(Data listing)
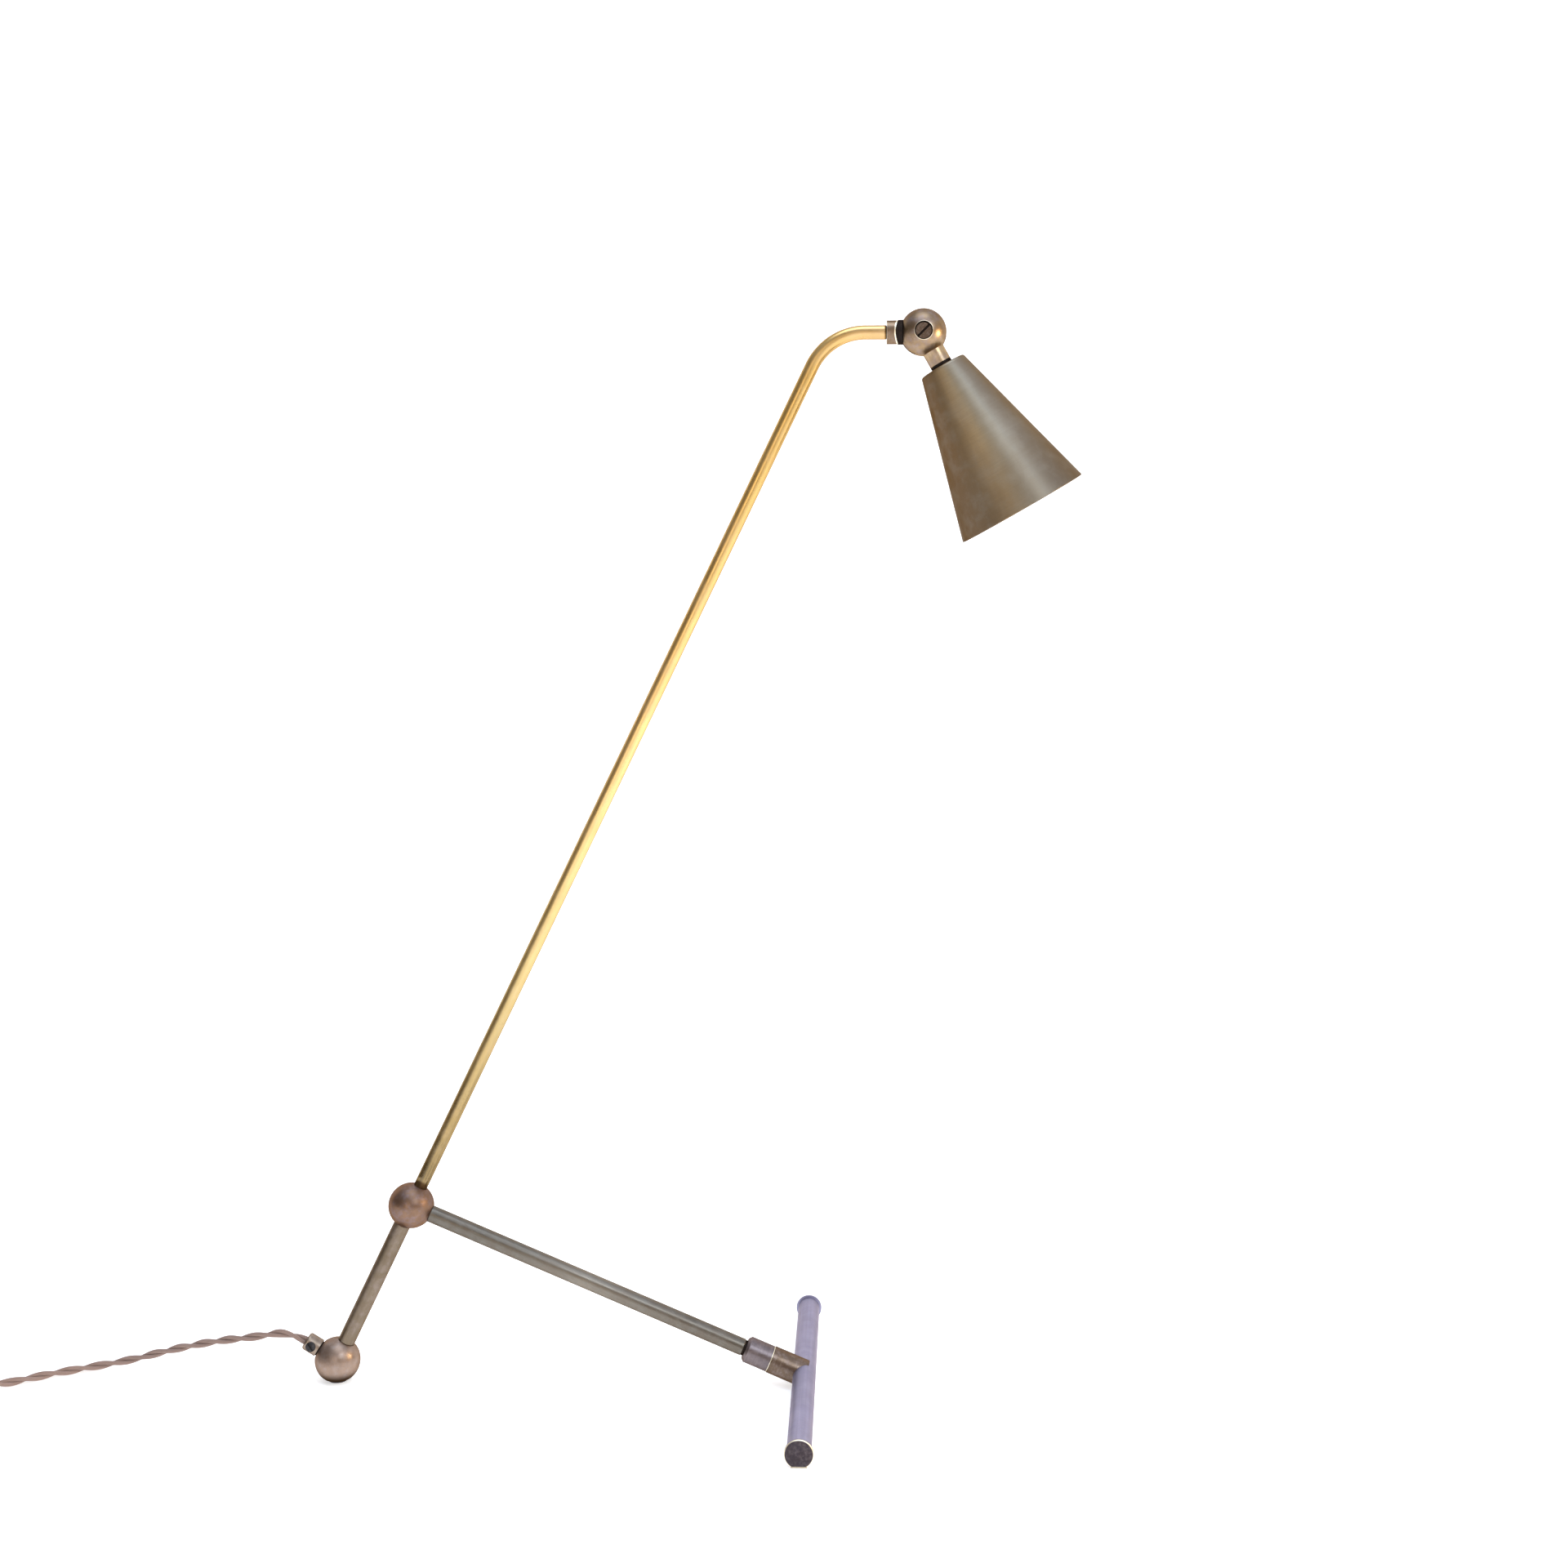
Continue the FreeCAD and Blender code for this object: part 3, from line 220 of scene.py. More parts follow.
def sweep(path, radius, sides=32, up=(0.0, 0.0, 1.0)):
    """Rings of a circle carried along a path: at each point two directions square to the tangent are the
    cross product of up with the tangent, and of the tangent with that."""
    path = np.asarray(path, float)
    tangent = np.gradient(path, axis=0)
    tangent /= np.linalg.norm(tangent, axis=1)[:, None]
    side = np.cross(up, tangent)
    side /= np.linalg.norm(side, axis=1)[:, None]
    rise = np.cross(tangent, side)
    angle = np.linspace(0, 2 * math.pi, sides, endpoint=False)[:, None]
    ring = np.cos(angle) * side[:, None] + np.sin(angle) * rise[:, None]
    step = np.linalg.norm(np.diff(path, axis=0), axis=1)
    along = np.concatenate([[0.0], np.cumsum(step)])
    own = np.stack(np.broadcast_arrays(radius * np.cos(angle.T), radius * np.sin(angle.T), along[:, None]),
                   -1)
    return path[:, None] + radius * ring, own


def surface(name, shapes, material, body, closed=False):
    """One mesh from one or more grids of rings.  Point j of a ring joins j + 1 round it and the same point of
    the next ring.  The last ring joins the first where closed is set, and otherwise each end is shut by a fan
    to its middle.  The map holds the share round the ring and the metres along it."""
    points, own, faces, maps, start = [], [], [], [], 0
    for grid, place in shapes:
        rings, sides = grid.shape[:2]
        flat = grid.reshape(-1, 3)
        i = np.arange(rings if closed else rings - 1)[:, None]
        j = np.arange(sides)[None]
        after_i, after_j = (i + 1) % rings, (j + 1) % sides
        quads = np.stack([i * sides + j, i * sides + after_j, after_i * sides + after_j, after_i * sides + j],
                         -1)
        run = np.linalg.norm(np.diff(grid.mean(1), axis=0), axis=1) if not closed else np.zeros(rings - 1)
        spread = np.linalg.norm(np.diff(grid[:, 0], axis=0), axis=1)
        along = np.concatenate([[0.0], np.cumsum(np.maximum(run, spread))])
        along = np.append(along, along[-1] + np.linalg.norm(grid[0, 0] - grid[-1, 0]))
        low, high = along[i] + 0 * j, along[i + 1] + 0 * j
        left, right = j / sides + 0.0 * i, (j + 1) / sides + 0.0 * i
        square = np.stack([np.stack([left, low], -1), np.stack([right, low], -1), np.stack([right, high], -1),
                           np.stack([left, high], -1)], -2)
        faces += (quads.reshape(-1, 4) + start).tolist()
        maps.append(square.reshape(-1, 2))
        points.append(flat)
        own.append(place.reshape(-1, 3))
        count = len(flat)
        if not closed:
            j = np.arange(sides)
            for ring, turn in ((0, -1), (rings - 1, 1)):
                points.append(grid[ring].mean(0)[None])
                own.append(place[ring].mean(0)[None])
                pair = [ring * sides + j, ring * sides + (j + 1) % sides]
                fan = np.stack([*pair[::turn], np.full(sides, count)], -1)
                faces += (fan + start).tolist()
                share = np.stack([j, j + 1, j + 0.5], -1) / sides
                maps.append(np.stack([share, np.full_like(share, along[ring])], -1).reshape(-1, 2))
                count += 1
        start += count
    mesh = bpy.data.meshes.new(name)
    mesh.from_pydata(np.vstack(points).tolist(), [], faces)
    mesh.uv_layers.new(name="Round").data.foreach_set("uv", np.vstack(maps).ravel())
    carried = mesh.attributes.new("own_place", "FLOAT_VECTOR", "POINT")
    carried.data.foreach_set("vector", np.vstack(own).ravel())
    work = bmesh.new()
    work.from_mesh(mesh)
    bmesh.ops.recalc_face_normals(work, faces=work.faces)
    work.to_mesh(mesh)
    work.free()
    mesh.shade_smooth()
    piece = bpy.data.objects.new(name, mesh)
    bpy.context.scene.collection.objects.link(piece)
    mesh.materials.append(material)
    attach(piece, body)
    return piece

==

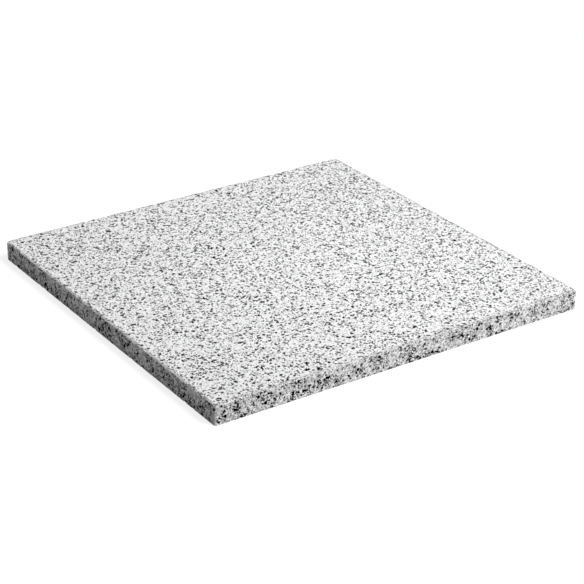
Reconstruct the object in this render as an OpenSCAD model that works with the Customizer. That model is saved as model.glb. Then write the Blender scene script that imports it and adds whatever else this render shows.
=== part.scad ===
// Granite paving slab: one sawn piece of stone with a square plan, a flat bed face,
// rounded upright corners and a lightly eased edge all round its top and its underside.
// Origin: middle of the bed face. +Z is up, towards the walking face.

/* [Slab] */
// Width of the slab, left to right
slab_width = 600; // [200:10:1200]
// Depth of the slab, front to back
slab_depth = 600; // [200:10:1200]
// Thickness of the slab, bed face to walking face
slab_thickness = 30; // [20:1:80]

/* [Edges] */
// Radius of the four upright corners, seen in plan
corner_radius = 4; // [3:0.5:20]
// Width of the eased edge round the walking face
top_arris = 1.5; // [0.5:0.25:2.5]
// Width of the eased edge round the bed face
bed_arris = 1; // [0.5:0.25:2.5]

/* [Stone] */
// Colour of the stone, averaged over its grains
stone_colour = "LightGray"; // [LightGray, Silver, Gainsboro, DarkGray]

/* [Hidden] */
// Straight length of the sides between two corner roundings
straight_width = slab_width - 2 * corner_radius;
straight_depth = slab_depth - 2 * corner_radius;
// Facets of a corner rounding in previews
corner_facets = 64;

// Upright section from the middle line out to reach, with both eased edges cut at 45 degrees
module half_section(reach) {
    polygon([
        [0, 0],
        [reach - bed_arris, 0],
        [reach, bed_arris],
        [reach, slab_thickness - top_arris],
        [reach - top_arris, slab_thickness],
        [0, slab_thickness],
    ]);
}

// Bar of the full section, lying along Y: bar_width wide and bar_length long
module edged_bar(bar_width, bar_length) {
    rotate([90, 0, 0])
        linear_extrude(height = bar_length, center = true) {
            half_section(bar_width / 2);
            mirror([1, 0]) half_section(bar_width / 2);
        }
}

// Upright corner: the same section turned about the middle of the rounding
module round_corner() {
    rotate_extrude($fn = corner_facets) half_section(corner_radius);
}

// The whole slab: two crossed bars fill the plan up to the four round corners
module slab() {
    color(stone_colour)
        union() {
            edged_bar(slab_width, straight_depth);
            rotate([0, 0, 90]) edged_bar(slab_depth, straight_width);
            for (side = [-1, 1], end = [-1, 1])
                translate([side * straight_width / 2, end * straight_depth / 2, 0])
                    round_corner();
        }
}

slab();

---

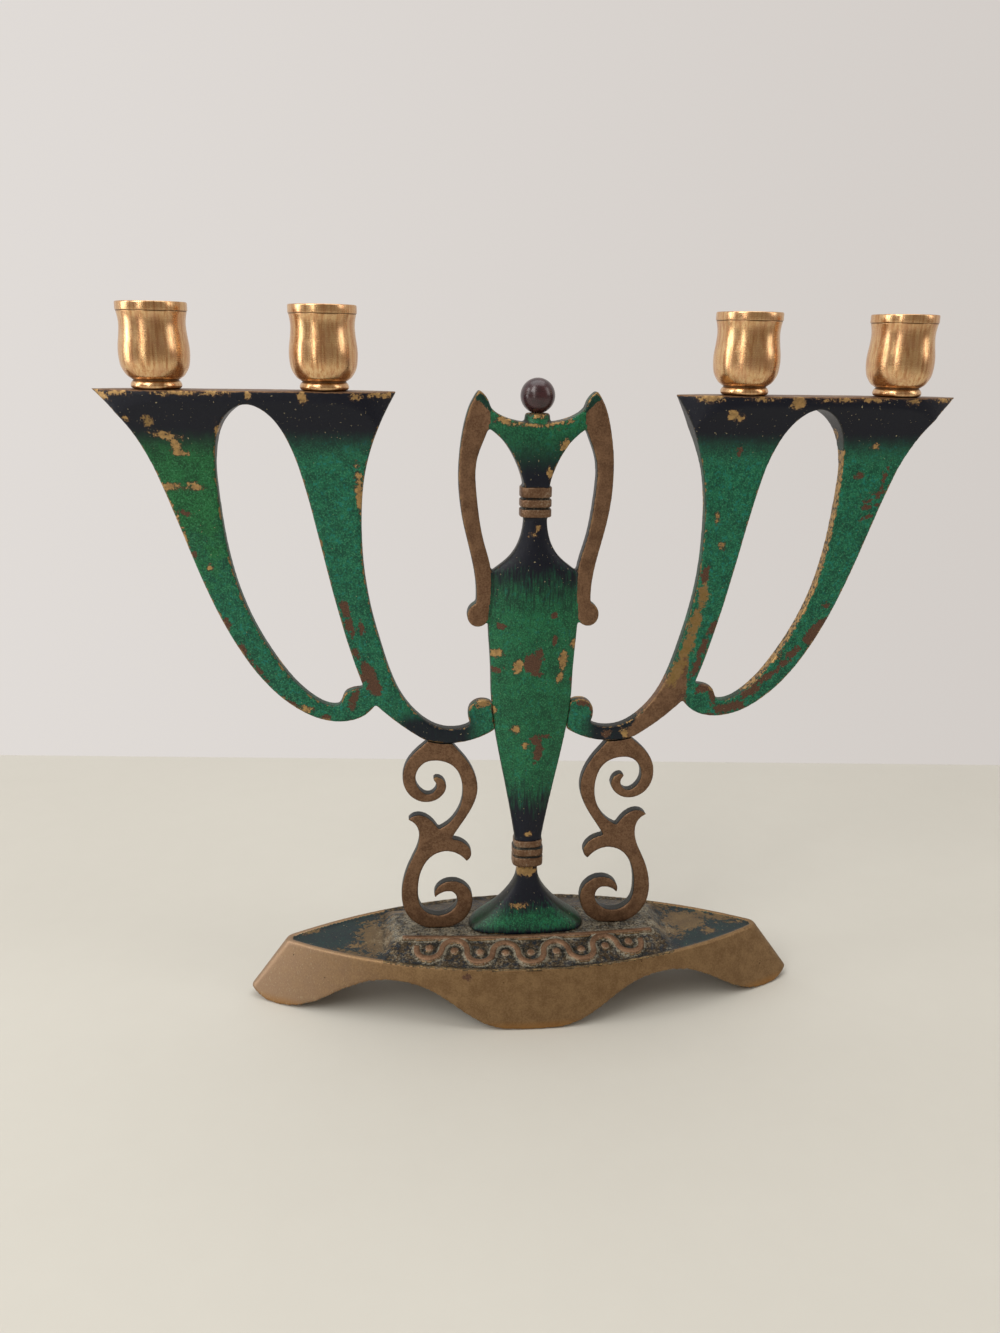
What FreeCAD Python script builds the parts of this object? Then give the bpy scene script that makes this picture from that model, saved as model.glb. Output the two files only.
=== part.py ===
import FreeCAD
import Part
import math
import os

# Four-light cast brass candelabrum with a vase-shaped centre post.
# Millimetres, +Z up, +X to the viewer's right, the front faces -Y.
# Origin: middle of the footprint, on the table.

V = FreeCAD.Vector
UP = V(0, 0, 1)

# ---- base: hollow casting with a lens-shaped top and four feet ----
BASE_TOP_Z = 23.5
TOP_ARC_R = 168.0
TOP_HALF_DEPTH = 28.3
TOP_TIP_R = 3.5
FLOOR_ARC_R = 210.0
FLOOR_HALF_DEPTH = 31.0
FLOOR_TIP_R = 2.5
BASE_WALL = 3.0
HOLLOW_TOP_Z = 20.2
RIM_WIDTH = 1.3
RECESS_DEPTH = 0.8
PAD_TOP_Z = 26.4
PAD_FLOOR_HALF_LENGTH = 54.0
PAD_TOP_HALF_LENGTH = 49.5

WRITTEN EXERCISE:
Nothing but the lines from the one with "What FreeCAD Python" through the one with "PAD_TOP_HALF_LENGTH = 49.5" should be repeated, and each exactly.

RESULT OF THE TASK:
What FreeCAD Python script builds the parts of this object? Then give the bpy scene script that makes this picture from that model, saved as model.glb. Output the two files only.
=== part.py ===
import FreeCAD
import Part
import math
import os

# Four-light cast brass candelabrum with a vase-shaped centre post.
# Millimetres, +Z up, +X to the viewer's right, the front faces -Y.
# Origin: middle of the footprint, on the table.

V = FreeCAD.Vector
UP = V(0, 0, 1)

# ---- base: hollow casting with a lens-shaped top and four feet ----
BASE_TOP_Z = 23.5
TOP_ARC_R = 168.0
TOP_HALF_DEPTH = 28.3
TOP_TIP_R = 3.5
FLOOR_ARC_R = 210.0
FLOOR_HALF_DEPTH = 31.0
FLOOR_TIP_R = 2.5
BASE_WALL = 3.0
HOLLOW_TOP_Z = 20.2
RIM_WIDTH = 1.3
RECESS_DEPTH = 0.8
PAD_TOP_Z = 26.4
PAD_FLOOR_HALF_LENGTH = 54.0
PAD_TOP_HALF_LENGTH = 49.5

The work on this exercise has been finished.